Cobb County has  two CIDs within its borders in addition to a county government, all of which are involved in the construction and maintenance of infrastructure, opening the possibility of conflicting interests and turf wars, age-old conditions in political subdivisions of every size, but Cobb County Manager David Hankerson says the prevailing feeling among his infrastructure departments and the CIDs of his county is grateful partnerships. “We work together on common goals,” Hankerson says. “We rely on each other, and there are some things we wouldn’t do if we didn’t have that partnership.”

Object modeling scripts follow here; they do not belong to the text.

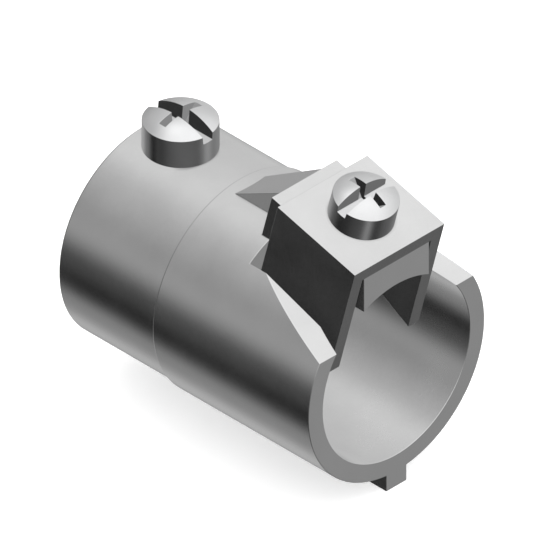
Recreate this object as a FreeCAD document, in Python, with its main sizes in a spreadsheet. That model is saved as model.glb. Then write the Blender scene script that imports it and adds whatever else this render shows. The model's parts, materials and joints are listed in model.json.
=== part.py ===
"""Conduit adapter: a die-cast coupling from threadless rigid conduit to flexible metal conduit.

The frame's origin is on the axis at the face that the rigid conduit bottoms on, with +X towards
the flexible conduit's end and +Z up through both screws. All lengths are in millimetres and all
angles in degrees.
"""
import FreeCAD, Part
import Sketcher
import os

# Driving dimensions, each with what it measures
SIZES = {
    "flex_length": (25.4, "outer length of the flexible conduit's barrel"),
    "flex_depth": (22.4, "depth of the flexible conduit's socket"),
    "flex_land_diameter": (23.6, "straight land at the bottom of that socket"),
    "flex_draft": (0.15, "how far its mouth opens all round"),
    "flex_wall": (2.35, "barrel's wall at that mouth"),
    "stop_thickness": (2.4, "ring between the two sockets"),
    "throat_diameter": (15.9, "wire way through that ring"),
    "throat_round": (0.8, "rounding of the throat's edges"),
    "tube_depth": (16.5, "depth of the rigid conduit's socket"),
    "tube_land_diameter": (21.6, "straight land at the bottom of that socket"),
    "tube_draft": (0.15, "how far its mouth opens all round"),
    "tube_wall": (3.15, "barrel's wall at that land"),
    "tube_end_chamfer": (0.45, "chamfer round the barrel's end"),
    "land_setback": (0.4, "land's distance from the window or screw hole before it"),
    "set_screw_inset": (6.2, "set screw's axis from the barrel's end"),
    "screw_diameter": (4.83, "outside of both screws' threads"),
    "screw_clearance": (0.05, "radial gap round each shank"),
    "head_seat_gap": (0.02, "gap between the set screw's head and the barrel's crown"),
    "saddle_tilt": (15.0, "saddle screw's lean towards the flexible conduit"),
    "seat_inset": (6.22, "saddle screw's axis from the end face, along X at the seat"),
    "boss_rise": (1.08, "boss top above the barrel at the end face"),
    "boss_width": (10.6, "width of the boss under the saddle"),
    "boss_ledge": (2.5, "boss top left bare behind the saddle, along X"),
    "side_cut_height": (7.0, "height of the barrel's cut edge at the end face"),
    "side_cut_slope": (19.6, "rise of that cut towards the rear"),
    "leg_clearance": (1.2, "gap between a leg and the window's side"),
    "leg_end_clearance": (0.32, "gap between a leg and the window's rear wall"),
    "ramp_margin": (1.6, "ramp's toe from the barrel's rear edge"),
    "ramp_drop": (0.35, "ramp's crest below the boss's rear edge"),
    "ramp_base_width": (4.94, "ramp's width on the barrel"),
    "ramp_flare": (12.0, "how far each side of the ramp leans out"),
    "tab_width": (3.3, "width of the tab under the end face"),
    "tab_drop": (2.08, "tab's reach below the barrel"),
    "tab_length": (4.0, "length of the tab"),
    "saddle_length": (13.0, "saddle's length along its seat"),
    "saddle_clearance": (0.3, "gap between a leg and the boss"),
    "leg_thickness": (1.7, "thickness of the saddle's legs"),
    "leg_depth": (14.5, "reach of a leg's tip below the seat"),
    "leg_slope": (14.0, "slope of a leg's lower edge"),
    "plate_thickness": (1.85, "thickness of the saddle's plate"),
    "saddle_hole_gap": (0.08, "radial gap round the screw in the plate"),
    "set_screw_head": (9.0, "set screw's head diameter"),
    "set_screw_side": (3.68, "height of its head's side"),
    "set_screw_dome": (1.26, "rise of its dome"),
    "set_screw_length": (6.35, "its length below the head"),
    "saddle_screw_head": (7.9, "saddle screw's head diameter"),
    "saddle_screw_side": (3.2, "height of its head's side"),
    "saddle_screw_dome": (1.2, "rise of its dome"),
    "saddle_screw_length": (12.7, "its length below the head"),
    "slot_width": (1.42, "width of the set screw's long slot at its floor"),
    "slot_draft": (5.5, "lean of the long slot's walls"),
    "slot_depth": (0.92, "long slot's depth at the rim"),
    "wing_width": (1.05, "width of the set screw's short cross slot"),
    "wing_floor": (2.05, "length of the cross slot at its floor"),
    "wing_slope": (42.0, "lean of the cross slot's ends"),
    "wing_depth": (1.5, "cross slot's depth below the rim"),
    "tip_chamfer": (0.6, "chamfer at each screw's tip"),
    "overrun": (1.0, "how far a cut runs past what it cuts"),
}

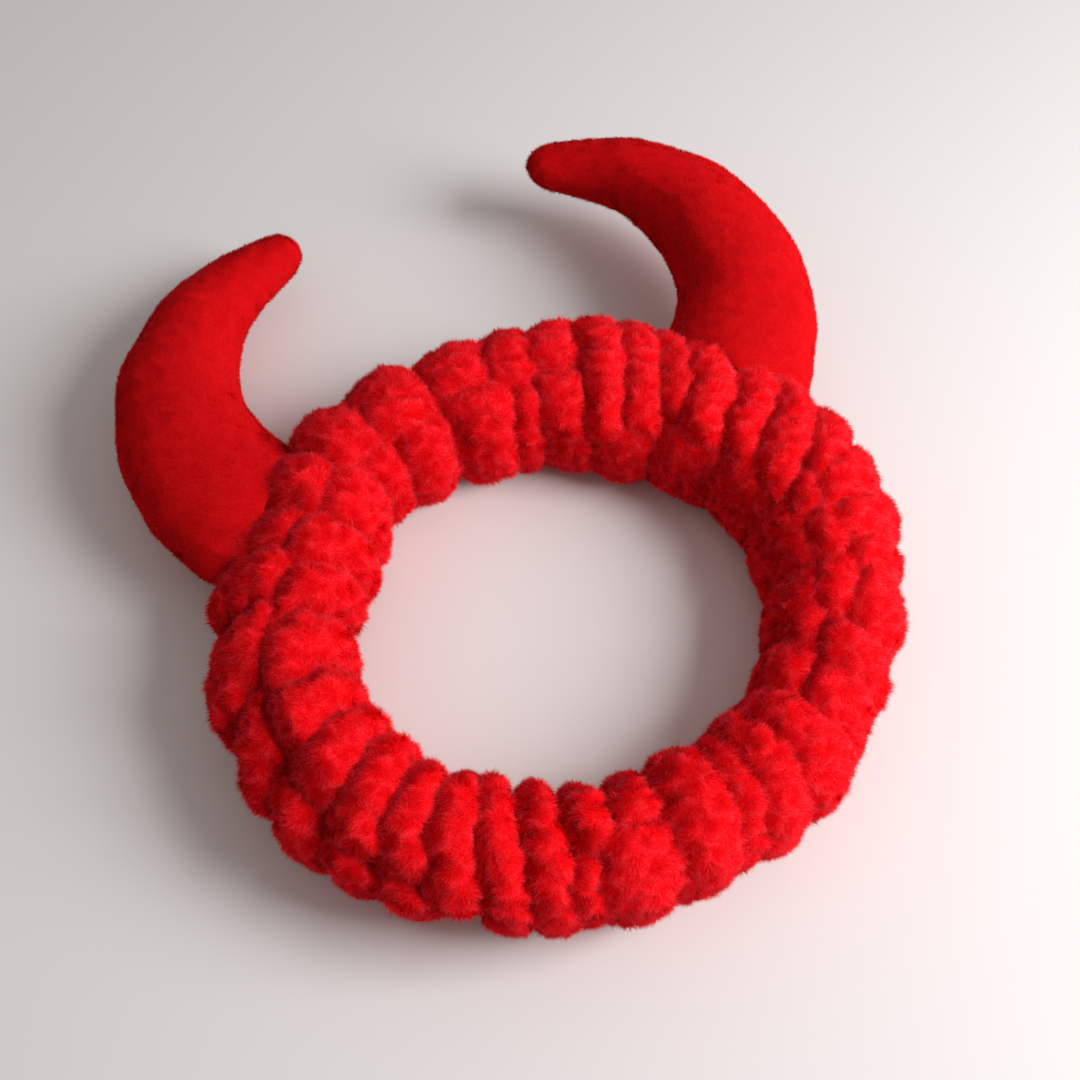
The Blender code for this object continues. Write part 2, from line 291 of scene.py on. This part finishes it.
def faceOrder(face):
    # a number of its own for each face of the ring, whatever order the spin made them in
    corners = [corner.index for corner in face.verts]
    ringCorners = bandValues["aroundSteps"] * bandValues["sectionSteps"]
    return min(corners) * ringCorners + max(corners)


def bandSkin(material):
    # a section circle spun round the ring, then moved to the gathered cloth
    values = bandValues
    shape = bmesh.new()
    bmesh.ops.create_circle(
        shape,
        cap_ends=False,
        segments=values["sectionSteps"],
        radius=0.5 * values["tubeWidth"],
    )
    upright = Matrix.Rotation(0.5 * math.pi, 3, "X")
    bmesh.ops.rotate(shape, verts=shape.verts, cent=(0, 0, 0), matrix=upright)
    bmesh.ops.translate(shape, verts=shape.verts, vec=(values["ringRadius"], 0, 0))
    bmesh.ops.spin(
        shape,
        geom=shape.verts[:] + shape.edges[:],
        cent=(0, 0, 0),
        axis=(0, 0, 1),
        angle=2.0 * math.pi,
        steps=values["aroundSteps"],
        use_merge=True,
    )
    bmesh.ops.recalc_face_normals(shape, faces=shape.faces)
    shape.verts.index_update()
    shape.faces.sort(key=faceOrder)
    mesh = bpy.data.meshes.new("bandFleece")
    shape.to_mesh(mesh)
    shape.free()
    plain = meshCoordinates(mesh)
    angles = np.degrees(np.arctan2(plain[:, 1], plain[:, 0])) % 360.0
    out = np.hypot(plain[:, 0], plain[:, 1]) - values["ringRadius"]
    section = np.degrees(np.arctan2(plain[:, 2], out))
    places, height = bandPlaces(angles, section)
    setCoordinates(mesh, places)
    mesh.shade_smooth()
    fullness = mesh.attributes.new("fullness", "FLOAT", "POINT")
    fullness.data.foreach_set("value", height.astype(np.float32))
    mapRound(mesh, angles / 360.0, (section / 360.0) % 1.0)
    return addPiece("bandFleece", mesh, material)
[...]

Hankerson says a critical Cumberland CID talent is the ability to act quickly in setting up projects for the partners to finish off, perhaps with other partners who can provide the funding. “The most important feature of our relationship with the CIDs is that they are able to work with us to jumpstart projects, because a lot of times they can [quickly] do planning and engineering, and when we get state or federal money for that project we’re ready to go. Or we will co-fund projects,” he says.

There are a number of ways to measure the success of the Cumberland Community Improvement District; among them are the new or improved transportation corridors and beautification projects that enhance the area’s streets and parks.

But Malaika Rivers finds compelling evidence in the numbers she has tracked. “Here’s one way to look at it,” she says. “When we started back in the late ‘80s, our commercial assessment was about $1.2 billion in fair market value. Now our fair market value is just under $3 billion, commercial. And total value, including real estate, would be about $4 billion.”

CIDs like Cumberland’s are built to sunset, or go out of business every six years. If Cumberland’s board of directors took no action to continue its self-taxing mechanism, the district would simply die of inaction. But no Atlanta area CID has done that, and bets are if one ever did, it wouldn’t be Cumberland.